**Your task**
Please write out the material that follows, exactly as it stands.

Extracted records

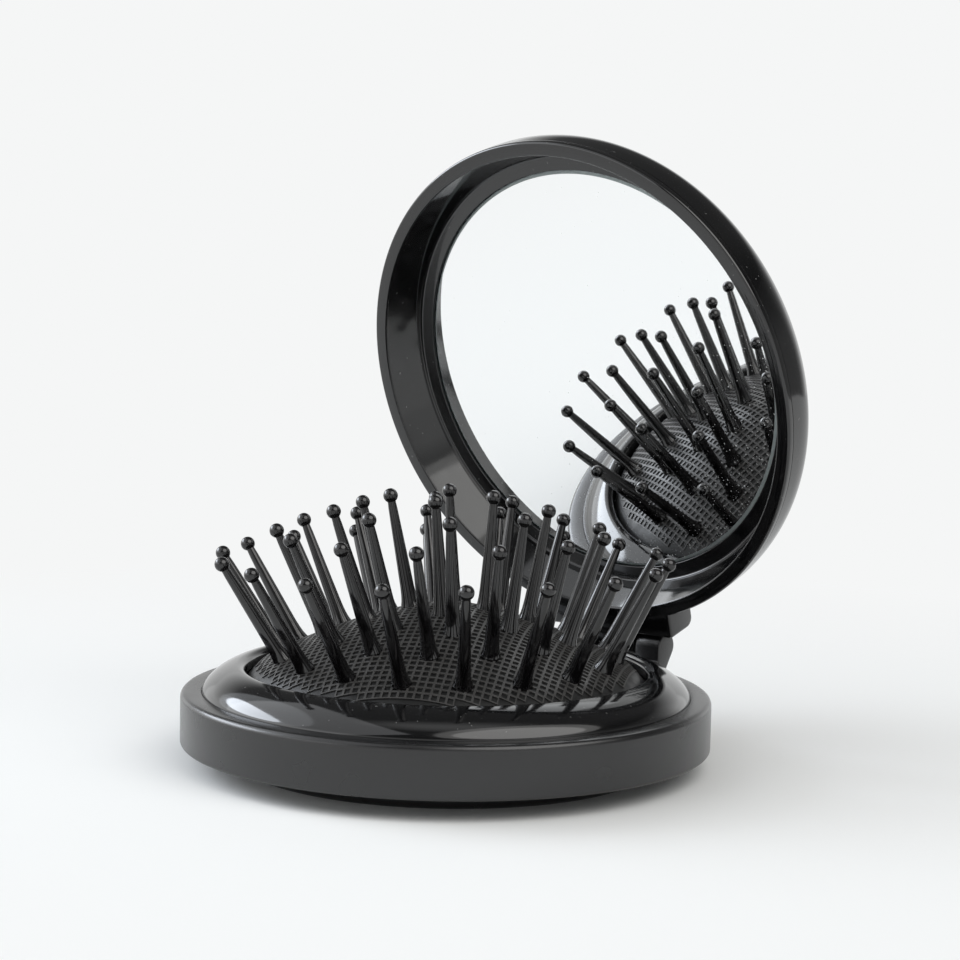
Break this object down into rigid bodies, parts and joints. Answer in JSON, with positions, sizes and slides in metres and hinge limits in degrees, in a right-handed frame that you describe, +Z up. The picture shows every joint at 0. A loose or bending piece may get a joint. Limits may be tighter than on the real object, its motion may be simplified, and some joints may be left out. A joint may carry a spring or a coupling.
{
  "type": "folding hairbrush with mirror",
  "caption": "Round pocket hairbrush with pop-up pins in a rubber pad and a hinged lid that holds a round mirror.",
  "frame": {"origin": "centre of the flat underside of the foot plate, on the table", "axes": "+Z up, +Y towards the hinge, X along the hinge axis"},
  "size_m": [0.065, 0.0732, 0.0773],
  "materials": {
    "gloss_black": "polished black injection-moulded plastic",
    "satin_black": "satin black moulded plastic",
    "pin_black": "smooth black nylon",
    "pad_rubber": "black rubber with a raised square net",
    "steel": "drawn steel wire",
    "mirror": "silvered glass with a bevelled edge",
    "adhesive": "white double-sided foam tape"
  },
  "bodies": {
    "capsule": {"capsule_cup": "gloss_black", "foot_plate": "satin_black", "dome_ring": "gloss_black", "rubber_pad": "pad_rubber"},
    "ring": {"outer_ring": "satin_black"},
    "hinge_pin": {"hinge_pin": "steel"},
    "lid": {"lid_liner": "gloss_black", "lid_shell": "gloss_black", "mirror_glass": "mirror", "mirror_adhesive": "adhesive"},
    "pins_a": {"pin_a01": "pin_black", "pin_a02": "pin_black", "pin_a03": "pin_black", "pin_a04": "pin_black", "pin_a05": "pin_black", "pin_a06": "pin_black", "pin_a07": "pin_black", "pin_a08": "pin_black", "pin_a09": "pin_black", "pin_a10": "pin_black", "pin_a11": "pin_black", "pin_a12": "pin_black", "pin_a13": "pin_black", "pin_a14": "pin_black", "pin_a15": "pin_black", "pin_a16": "pin_black", "pin_a17": "pin_black", "pin_a18": "pin_black"},
    "pins_b": {"pin_b01": "pin_black", "pin_b02": "pin_black", "pin_b03": "pin_black", "pin_b04": "pin_black", "pin_b05": "pin_black", "pin_b06": "pin_black", "pin_b07": "pin_black", "pin_b08": "pin_black", "pin_b09": "pin_black", "pin_b10": "pin_black", "pin_b11": "pin_black", "pin_b12": "pin_black", "pin_b13": "pin_black"},
    "pins_c": {"pin_c01": "pin_black", "pin_c02": "pin_black", "pin_c03": "pin_black", "pin_c04": "pin_black", "pin_c05": "pin_black", "pin_c06": "pin_black", "pin_c07": "pin_black", "pin_c08": "pin_black"},
    "pins_d": {"pin_d01": "pin_black", "pin_d02": "pin_black", "pin_d03": "pin_black", "pin_d04": "pin_black"}
  },
  "joints": [
    {"name": "ring_slide", "type": "slide", "parent": "capsule", "child": "ring", "axis": [0, 0, 1], "range_m": [0, 0.0045]},
    {"name": "lid_hinge", "type": "hinge", "parent": "ring", "child": "hinge_pin", "pos_m": [0, 0.03624, 0.01076], "axis": [-1, 0, 0], "range_deg": [-73.7, 0]},
    {"name": "lid_recline", "type": "hinge", "parent": "hinge_pin", "child": "lid", "pos_m": [0, 0.03624, 0.01076], "axis": [-1, 0, 0], "range_deg": [0, 36]},
    {"name": "pin_drop_a", "type": "slide", "parent": "capsule", "child": "pins_a", "axis": [0, 0, -1], "range_m": [0, 0.0068]},
    {"name": "pin_drop_b", "type": "slide", "parent": "pins_a", "child": "pins_b", "axis": [0, 0, -1], "range_m": [0, 0.0034]},
    {"name": "pin_drop_c", "type": "slide", "parent": "pins_b", "child": "pins_c", "axis": [0, 0, -1], "range_m": [0, 0.00255]},
    {"name": "pin_drop_d", "type": "slide", "parent": "pins_c", "child": "pins_d", "axis": [0, 0, -1], "range_m": [0, 0.00175], "deforming": ["rubber_pad"]}
  ],
  "couplings": [
    {"joint": "ring_slide", "follows": "lid_hinge", "m_per_rad": -0.0034983},
    {"joint": "pin_drop_a", "follows": "lid_hinge", "m_per_rad": -0.0052864},
    {"joint": "pin_drop_b", "follows": "lid_hinge", "m_per_rad": -0.0026432},
    {"joint": "pin_drop_c", "follows": "lid_hinge", "m_per_rad": -0.0019824},
    {"joint": "pin_drop_d", "follows": "lid_hinge", "m_per_rad": -0.0013604}
  ]
}
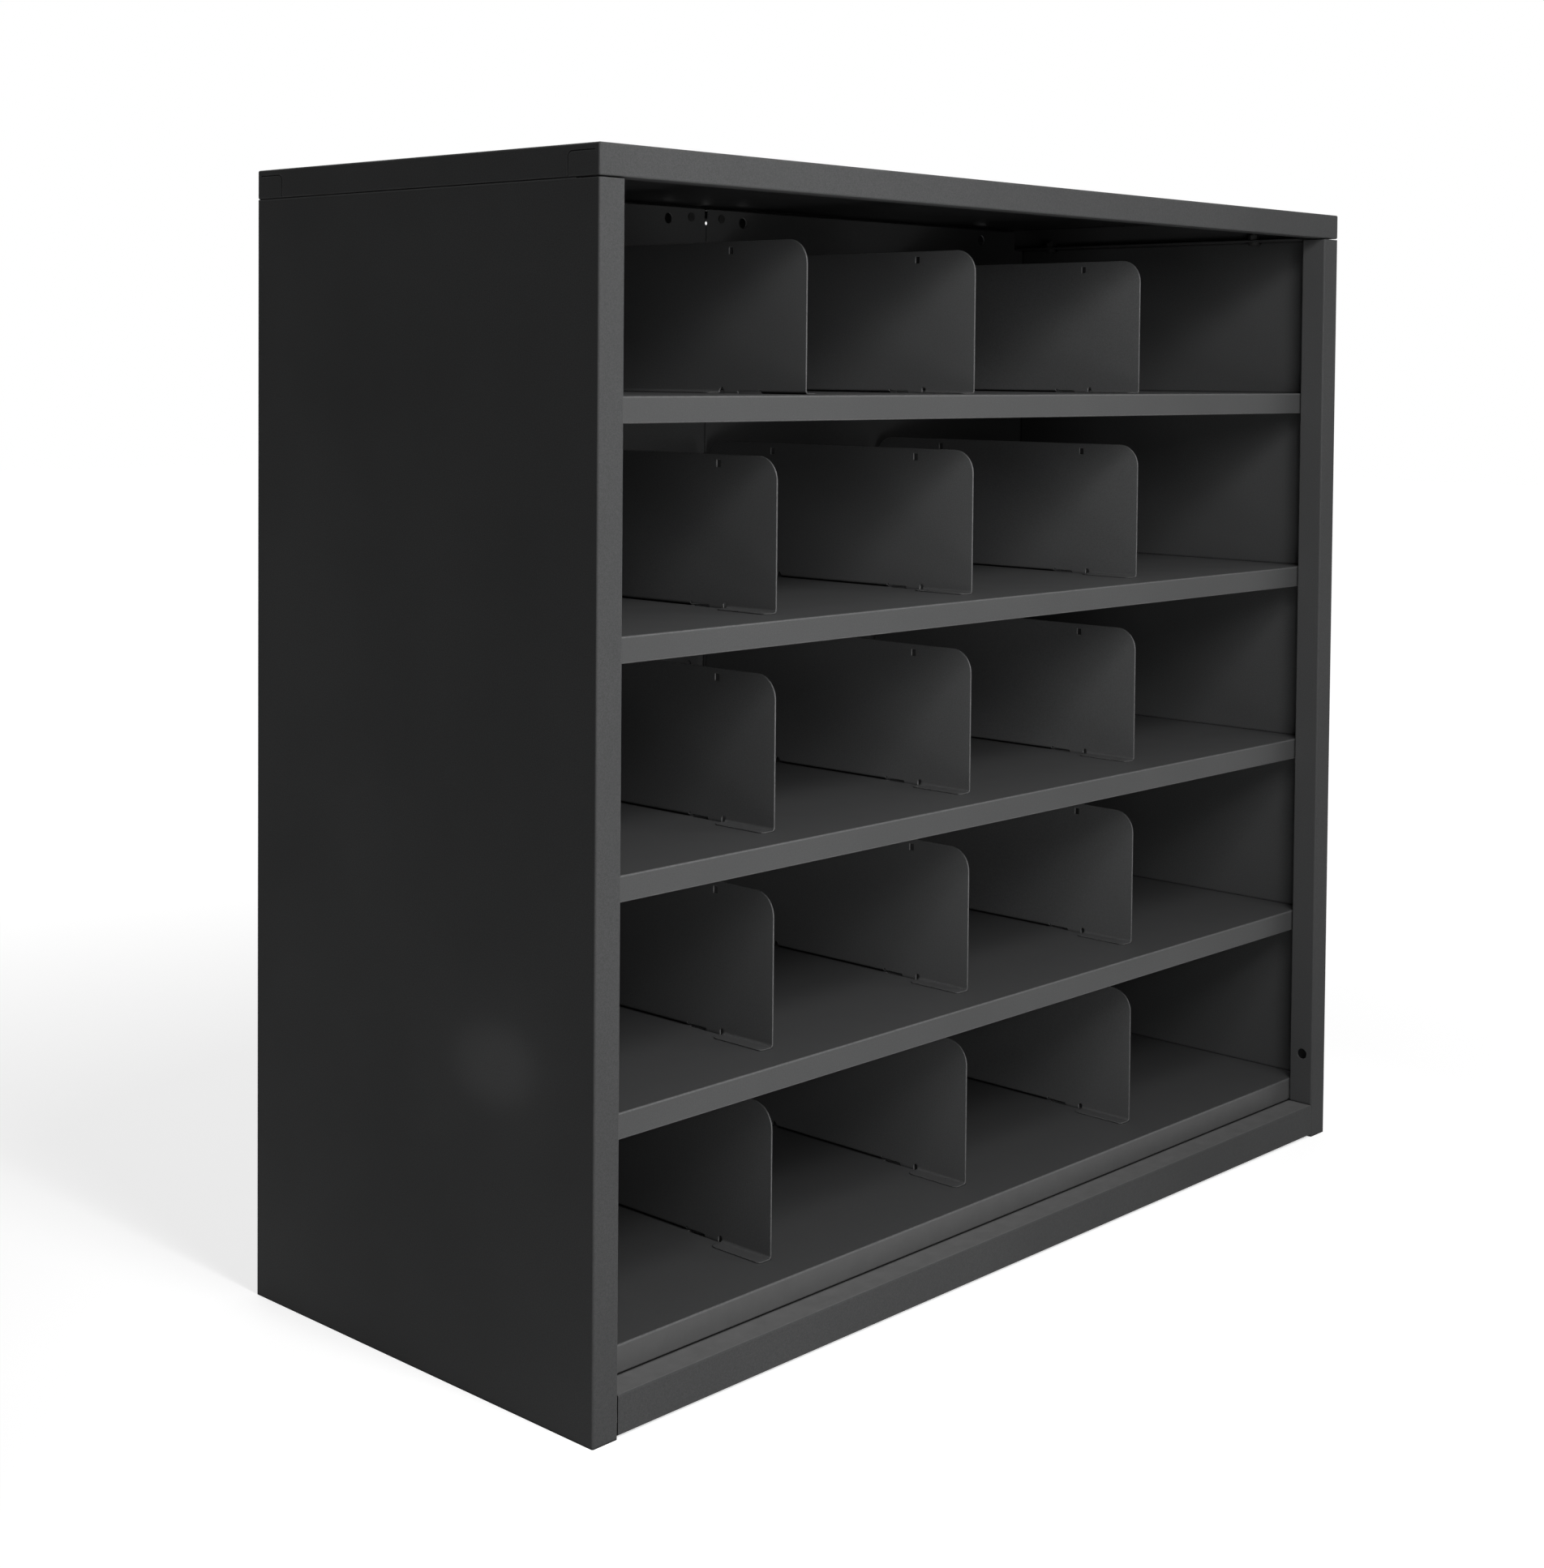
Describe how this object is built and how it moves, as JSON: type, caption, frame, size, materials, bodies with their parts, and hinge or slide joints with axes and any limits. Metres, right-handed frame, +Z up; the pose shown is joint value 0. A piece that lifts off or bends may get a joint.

**Correct output**
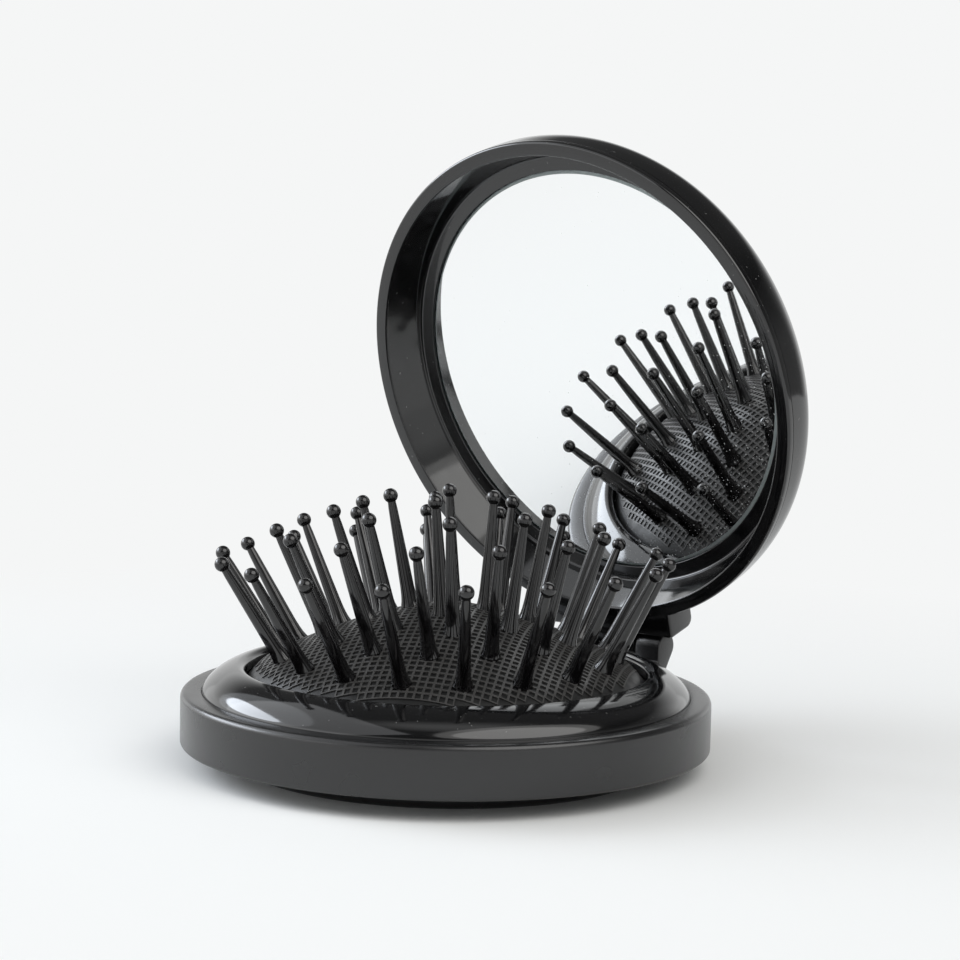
Break this object down into rigid bodies, parts and joints. Answer in JSON, with positions, sizes and slides in metres and hinge limits in degrees, in a right-handed frame that you describe, +Z up. The picture shows every joint at 0. A loose or bending piece may get a joint. Limits may be tighter than on the real object, its motion may be simplified, and some joints may be left out. A joint may carry a spring or a coupling.
{
  "type": "folding hairbrush with mirror",
  "caption": "Round pocket hairbrush with pop-up pins in a rubber pad and a hinged lid that holds a round mirror.",
  "frame": {"origin": "centre of the flat underside of the foot plate, on the table", "axes": "+Z up, +Y towards the hinge, X along the hinge axis"},
  "size_m": [0.065, 0.0732, 0.0773],
  "materials": {
    "gloss_black": "polished black injection-moulded plastic",
    "satin_black": "satin black moulded plastic",
    "pin_black": "smooth black nylon",
    "pad_rubber": "black rubber with a raised square net",
    "steel": "drawn steel wire",
    "mirror": "silvered glass with a bevelled edge",
    "adhesive": "white double-sided foam tape"
  },
  "bodies": {
    "capsule": {"capsule_cup": "gloss_black", "foot_plate": "satin_black", "dome_ring": "gloss_black", "rubber_pad": "pad_rubber"},
    "ring": {"outer_ring": "satin_black"},
    "hinge_pin": {"hinge_pin": "steel"},
    "lid": {"lid_liner": "gloss_black", "lid_shell": "gloss_black", "mirror_glass": "mirror", "mirror_adhesive": "adhesive"},
    "pins_a": {"pin_a01": "pin_black", "pin_a02": "pin_black", "pin_a03": "pin_black", "pin_a04": "pin_black", "pin_a05": "pin_black", "pin_a06": "pin_black", "pin_a07": "pin_black", "pin_a08": "pin_black", "pin_a09": "pin_black", "pin_a10": "pin_black", "pin_a11": "pin_black", "pin_a12": "pin_black", "pin_a13": "pin_black", "pin_a14": "pin_black", "pin_a15": "pin_black", "pin_a16": "pin_black", "pin_a17": "pin_black", "pin_a18": "pin_black"},
    "pins_b": {"pin_b01": "pin_black", "pin_b02": "pin_black", "pin_b03": "pin_black", "pin_b04": "pin_black", "pin_b05": "pin_black", "pin_b06": "pin_black", "pin_b07": "pin_black", "pin_b08": "pin_black", "pin_b09": "pin_black", "pin_b10": "pin_black", "pin_b11": "pin_black", "pin_b12": "pin_black", "pin_b13": "pin_black"},
    "pins_c": {"pin_c01": "pin_black", "pin_c02": "pin_black", "pin_c03": "pin_black", "pin_c04": "pin_black", "pin_c05": "pin_black", "pin_c06": "pin_black", "pin_c07": "pin_black", "pin_c08": "pin_black"},
    "pins_d": {"pin_d01": "pin_black", "pin_d02": "pin_black", "pin_d03": "pin_black", "pin_d04": "pin_black"}
  },
  "joints": [
    {"name": "ring_slide", "type": "slide", "parent": "capsule", "child": "ring", "axis": [0, 0, 1], "range_m": [0, 0.0045]},
    {"name": "lid_hinge", "type": "hinge", "parent": "ring", "child": "hinge_pin", "pos_m": [0, 0.03624, 0.01076], "axis": [-1, 0, 0], "range_deg": [-73.7, 0]},
    {"name": "lid_recline", "type": "hinge", "parent": "hinge_pin", "child": "lid", "pos_m": [0, 0.03624, 0.01076], "axis": [-1, 0, 0], "range_deg": [0, 36]},
    {"name": "pin_drop_a", "type": "slide", "parent": "capsule", "child": "pins_a", "axis": [0, 0, -1], "range_m": [0, 0.0068]},
    {"name": "pin_drop_b", "type": "slide", "parent": "pins_a", "child": "pins_b", "axis": [0, 0, -1], "range_m": [0, 0.0034]},
    {"name": "pin_drop_c", "type": "slide", "parent": "pins_b", "child": "pins_c", "axis": [0, 0, -1], "range_m": [0, 0.00255]},
    {"name": "pin_drop_d", "type": "slide", "parent": "pins_c", "child": "pins_d", "axis": [0, 0, -1], "range_m": [0, 0.00175], "deforming": ["rubber_pad"]}
  ],
  "couplings": [
    {"joint": "ring_slide", "follows": "lid_hinge", "m_per_rad": -0.0034983},
    {"joint": "pin_drop_a", "follows": "lid_hinge", "m_per_rad": -0.0052864},
    {"joint": "pin_drop_b", "follows": "lid_hinge", "m_per_rad": -0.0026432},
    {"joint": "pin_drop_c", "follows": "lid_hinge", "m_per_rad": -0.0019824},
    {"joint": "pin_drop_d", "follows": "lid_hinge", "m_per_rad": -0.0013604}
  ]
}
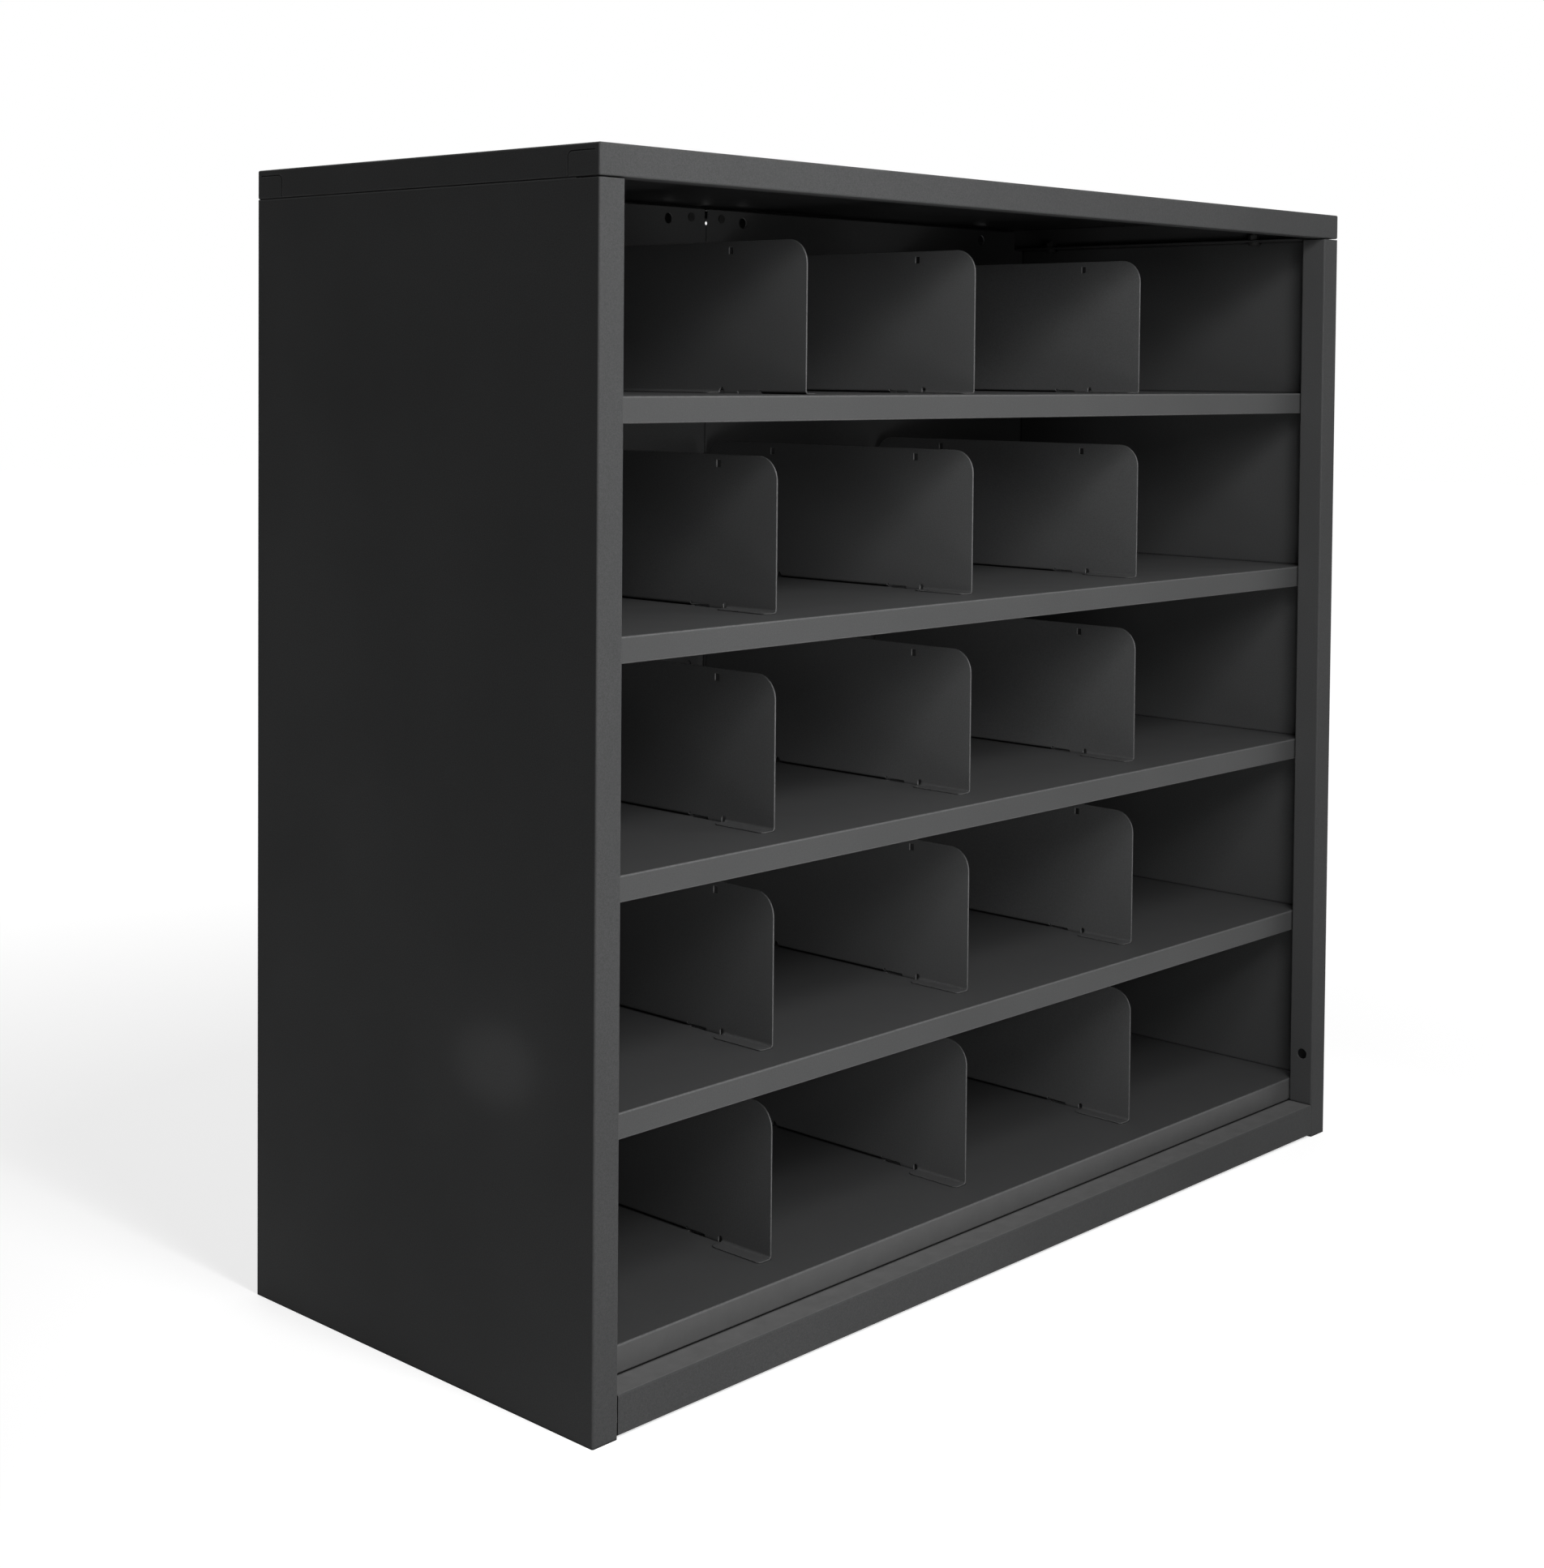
Describe how this object is built and how it moves, as JSON: type, caption, frame, size, materials, bodies with their parts, and hinge or slide joints with axes and any limits. Metres, right-handed frame, +Z up; the pose shown is joint value 0. A piece that lifts off or bends may get a joint.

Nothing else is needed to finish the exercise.